Under Dara's leadership, Uber transformed from losing $3 billion annually to generating $9.8 billion in free cash flow, while maintaining a culture of relentless improvement.
"You come to Uber, you're going to work your ass off, and if you're not performing, we're going to let you know" - Dara's explicit expectations contrast with Expedia's work-life balance messaging.
The company operates on continuous improvement across all teams: "Every part of the company is constantly improving, never stopping, and we have to get better faster than our competitors."
AI Revolution and Workforce Disruption
Uber processes 40 million trips daily through AI-driven systems handling pricing, routing, matching, and courier batching: "We've built the entire company on small AI models trained on local problems."
"70 to 80% of jobs will be disrupted by AI in the next 10 years for intellectual work, 15-20 years for physical jobs" - Dara predicts massive societal change with insufficient adjustment time.
90% of Uber's engineers use AI tools, with 30% showing dramatically increased productivity: "If my average engineer became 25% more efficient, I'm going to hire more engineers because I want to go faster."
Regarding Uber's 9.5 million drivers facing automation: "What do the 9 million people do?
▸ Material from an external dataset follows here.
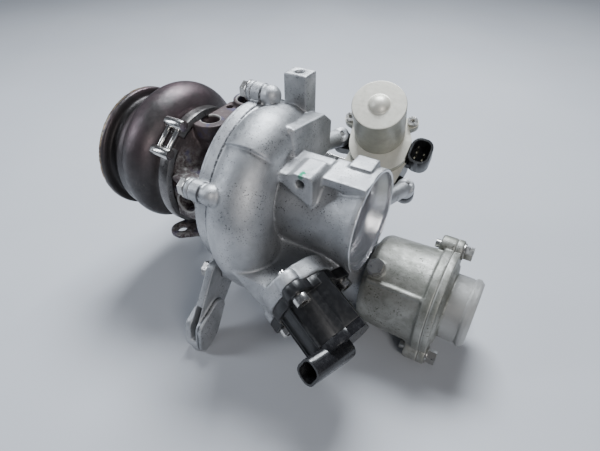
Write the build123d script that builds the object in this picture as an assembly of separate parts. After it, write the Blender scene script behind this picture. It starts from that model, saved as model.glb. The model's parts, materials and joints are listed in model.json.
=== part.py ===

I don't know" - honest acknowledgment of the retraining challenge society faces.
Leadership Philosophy and Life Lessons
"The most important skill in life is the skill of working hard" - Dara emphasizes this is learnable, citing elite athletes like Ronaldo and Michael Jordan who combine talent with relentless effort.
His advice to young people: "Don't plan too much - people with clear career plans lose curiosity and look for signals that confirm their preconceptions rather than staying open to change."
"Before you go out and try to change the world, let the world change you first" - advocating for openness to input and stimulus over rigid goal-setting.
His greatest regret: never having deep conversations with his father about his experiences, losses, and regrets - now correcting this by building genuine relationships with his own children and colleagues.